From the Shelves of HESA Towers (I)

It’s Friday, so it seems like a good day to write about one of the crazy books I have on my shelves (which, as any of my staff can tell you, is a theme that could last for quite some time).  Here’s one that’s kind of relevant, given that it’s about an event that ended 50 years ago next week: Shut It Down!  A College in Crisis, which is about the strike at San Francisco State (SFS) College in 1968-1969.

The book is, technically, not a work of commercial non-fiction.  In mid-1968, in response to the Kennedy and King assassinations and a nationwide series of race riots the previous summer (basically, season six of Mad Men) US President Johnson set up a Presidential Commission on the Causes and Prevention of Violence (Nixon extended the life of the Commission into late 1969).  This being the hip and groovy sixties, before politicians had got the hang of “message discipline”, this Commission not only published reports periodically, it also published several staff reports (that is, research reports written by commission staff as inputs into the Commission process).  Nowadays, you’d have to FOI that sucker and wait several years to see anything, but back then they were turned into mass-market paperbacks.  This book is one of those staff reports.

The strike at San Francisco State was superficially about curriculum and access; more accurately, it was about the place of racial/ethnic minorities in white liberal institutions.  The immediate cause of the strike, which began in the dying days of the 1968 election campaign that would bring Richard Nixon to power, was the case of George Murray, a graduate student & sessional lecturer at SFS who also happened to be the Black Panthers’ Minister of Education.  Murray gave a set of inflammatory speeches regarding Black Power in higher education, which included the suggestion that minority students should go around armed in order to protect themselves from racist administrators, and memorably, that “power flows from the barrel of a gun…if you want campus autonomy, if the students want to run the college and the cracker administrators don’t go for it, then you control it with the gun”.

(The 60s were different.)

Campus administrators were inclined to leave Murray alone, fearing a harsh reaction from students.  But under pressure from college trustees and the Mayor of San Francisco (who wanted Murray arrested), the radical adjunct professor was suspended on November 1.  On November 5, the day of the Presidential election, the Black Student Union issued ten “non-negotiable demands”, about half of which involved the expansion and strengthening of the black studies department (capital Bs were not yet in use), with the remainder having to do with open admissions criteria for black students, reinstating Murray, getting one particular white person fired from the Financial Aid office and replaced with a black person (I have never been able to figure out exactly what the animus was towards this particular woman), and protecting all striking staff and students from retribution.  These demands would later be augmented with the demands of what was then called the “Third World Liberation Front” (but which today might be called a Latinx society) which similarly called for major investments in “ethnic studies” and open admissions for all non-whites. 

The next day – hours after Nixon was elected – the strike began, with radical students going from one building to another to try to disrupt classes.

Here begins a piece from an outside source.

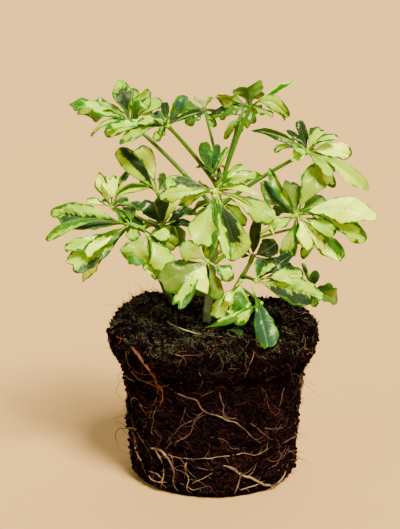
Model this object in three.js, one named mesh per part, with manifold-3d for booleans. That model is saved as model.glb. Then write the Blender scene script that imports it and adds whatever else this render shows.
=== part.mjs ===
// A young variegated umbrella plant, lifted out of its pot, with its bare root ball.
// Millimetres, +Z up, seen from the front along +Y. The origin is the middle of the ball's flat foot.

import * as THREE from 'three';
import { mergeVertices } from 'three/addons/utils/BufferGeometryUtils.js';
import Module from 'manifold-3d';

const wasm = await Module();
wasm.setup();

// ---- Driving dimensions ----

// The ball keeps the form of a 12 cm nursery pot: radius and height of each ring from foot to top.
const ballHeight = 92;
const ballRings = [
  [44, 0], [47, 4], [48.5, 20], [50, 40], [51.5, 61], [53.5, 69], [58, 74], [59.5, 81],
  [58.5, 88], [54, ballHeight], [42, ballHeight], [28, ballHeight], [13, ballHeight],
];
const ballSides = 30;
const ballRelief = 1.0;      // how far crumbs and hollows stand out of the side
const reliefStart = 10;      // height over the flat foot at which that relief is at its full
// Waves of the side: how many go round the ball, radians per millimetre of height, phase.
const sideWaves = [[5, 0.11, 0], [9, -0.17, 2], [14, 0.25, 4]];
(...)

The administration shut down the campus for a day but opened it again the next day.  The students attempted to set up a hard picket and there was violence both on the lines and in the campus itself as striking students engaged in various acts of vandalism.  A ham-handed police tactical deployment a week later led to an afternoon of chaos and, subsequently, the closing of the campus for nearly two months.  It was re-opened in a limited fashion in mid-January, and the strike ended in March after the administration made concessions to students around black and ethnic studies and admissions criteria but refused to budge on re-hiring Murray or firing the financial aid officer.

(There is some compelling footage of the strike, including the confrontations with police, available on YouTube, here.  Worth your time.)

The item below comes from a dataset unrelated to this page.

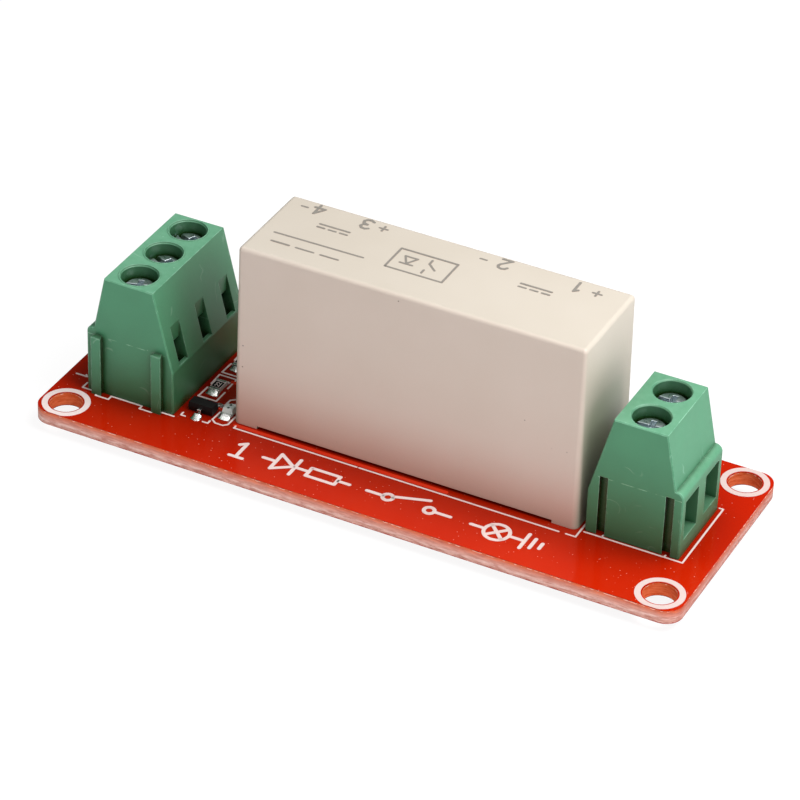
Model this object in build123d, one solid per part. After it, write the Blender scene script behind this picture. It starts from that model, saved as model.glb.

I don’t have a good sense of how historians view this strike in the overall context of American student radicalism.  It was, I believe, the longest student strike in American history, though as campus protests went it was nowhere near the most iconic (probably Columbia ’68 or Cornell ‘69) nor the most violent (that would be the Kent State shootings, where four students were killed by the Ohio National Guard).  It was certainly one of the first instances of Black Studies achieving the academic status of being a major department, though oddly enough the Wikipedia page devoted to the history of African-American studies spends more time discussing the development of such programs in the U California system than it does at the SFS.  In some respects it is more interesting as an episode of radical movements amongst African-Americans than as an episode in student unrest, coming as it did at a period when the Panther Party was expanding nationally but at a low ebb in its cradle, the Bay Area, due to Huey Newton’s manslaughter conviction and Eldridge Cleaver having fled to Cuba (from whence he would head to Algiers to be a full-time revolutionary in exile – and if you want more on that remarkable part of the story, I can highly recommend Algiers, Third World Capital by Elaine Mokhtafi).

But I think one lesson of the story is this: the biggest upsurges against the old order usually come not where the order is manifesting itself in a particularly heinous fashion but rather wherever the radicals happen to congregate.  If that’s a conservative school, fine; if it’s at a more or less liberal one, so be it.  Just ask anyone at York.